╔══

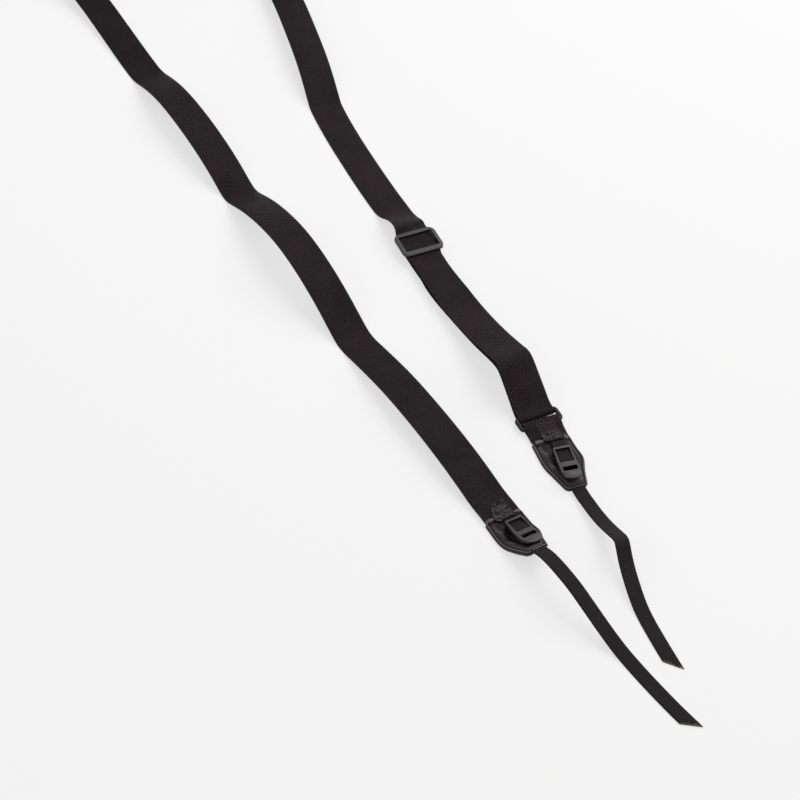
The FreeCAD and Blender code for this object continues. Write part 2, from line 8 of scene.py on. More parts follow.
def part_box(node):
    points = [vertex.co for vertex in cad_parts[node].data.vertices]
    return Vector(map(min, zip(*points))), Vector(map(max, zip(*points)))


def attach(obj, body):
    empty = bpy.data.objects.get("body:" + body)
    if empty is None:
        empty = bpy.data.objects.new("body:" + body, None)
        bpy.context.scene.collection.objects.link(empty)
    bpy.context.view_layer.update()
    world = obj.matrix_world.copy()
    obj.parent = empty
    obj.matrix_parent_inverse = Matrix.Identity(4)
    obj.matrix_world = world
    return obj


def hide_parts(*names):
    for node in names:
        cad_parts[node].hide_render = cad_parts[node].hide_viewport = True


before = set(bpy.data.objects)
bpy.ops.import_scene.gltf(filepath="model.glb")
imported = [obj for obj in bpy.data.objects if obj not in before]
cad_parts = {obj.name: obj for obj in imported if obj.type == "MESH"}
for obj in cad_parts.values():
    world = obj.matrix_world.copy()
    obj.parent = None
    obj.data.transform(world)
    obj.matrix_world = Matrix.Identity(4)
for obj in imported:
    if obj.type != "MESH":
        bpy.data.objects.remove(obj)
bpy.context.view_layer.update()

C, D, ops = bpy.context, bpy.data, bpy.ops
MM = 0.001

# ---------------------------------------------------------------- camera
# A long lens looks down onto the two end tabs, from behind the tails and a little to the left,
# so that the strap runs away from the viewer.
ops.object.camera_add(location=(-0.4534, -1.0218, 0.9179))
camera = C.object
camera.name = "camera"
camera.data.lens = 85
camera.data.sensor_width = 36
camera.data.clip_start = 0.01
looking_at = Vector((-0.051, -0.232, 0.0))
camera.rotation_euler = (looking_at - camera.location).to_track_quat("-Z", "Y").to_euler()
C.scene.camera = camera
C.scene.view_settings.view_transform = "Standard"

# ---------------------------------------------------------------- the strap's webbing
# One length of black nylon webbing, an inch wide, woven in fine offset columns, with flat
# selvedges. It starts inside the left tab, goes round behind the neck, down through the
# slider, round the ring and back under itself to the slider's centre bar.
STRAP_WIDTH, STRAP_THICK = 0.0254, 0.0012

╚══

Everything from the first line through the line containing "before = set(bpy.data.objects)" should be quoted exactly, and nothing beyond it.

◆ WRITTEN RESPONSE:
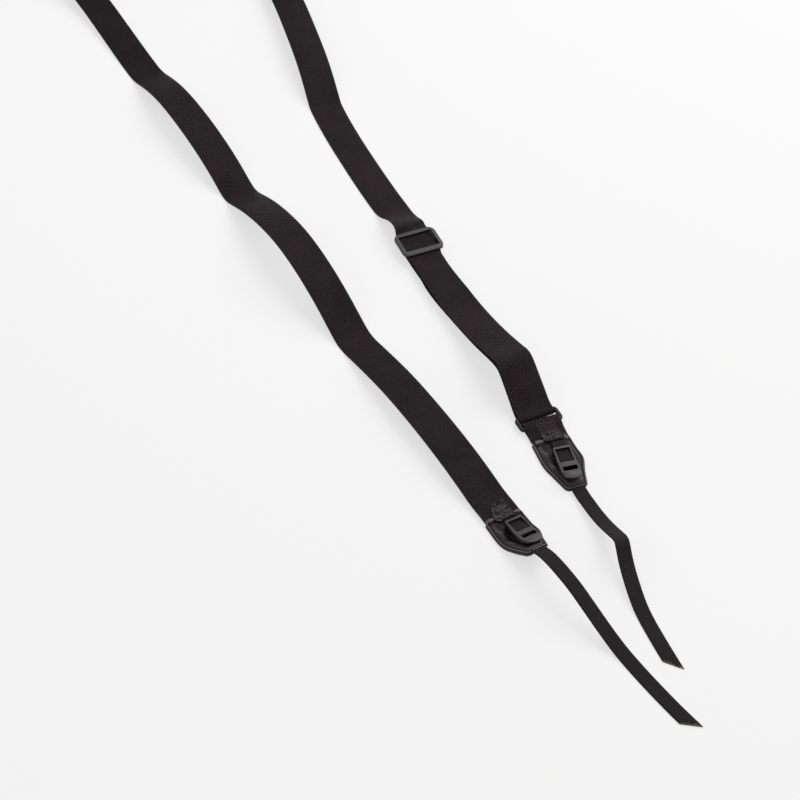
The FreeCAD and Blender code for this object continues. Write part 2, from line 8 of scene.py on. More parts follow.
def part_box(node):
    points = [vertex.co for vertex in cad_parts[node].data.vertices]
    return Vector(map(min, zip(*points))), Vector(map(max, zip(*points)))


def attach(obj, body):
    empty = bpy.data.objects.get("body:" + body)
    if empty is None:
        empty = bpy.data.objects.new("body:" + body, None)
        bpy.context.scene.collection.objects.link(empty)
    bpy.context.view_layer.update()
    world = obj.matrix_world.copy()
    obj.parent = empty
    obj.matrix_parent_inverse = Matrix.Identity(4)
    obj.matrix_world = world
    return obj


def hide_parts(*names):
    for node in names:
        cad_parts[node].hide_render = cad_parts[node].hide_viewport = True


before = set(bpy.data.objects)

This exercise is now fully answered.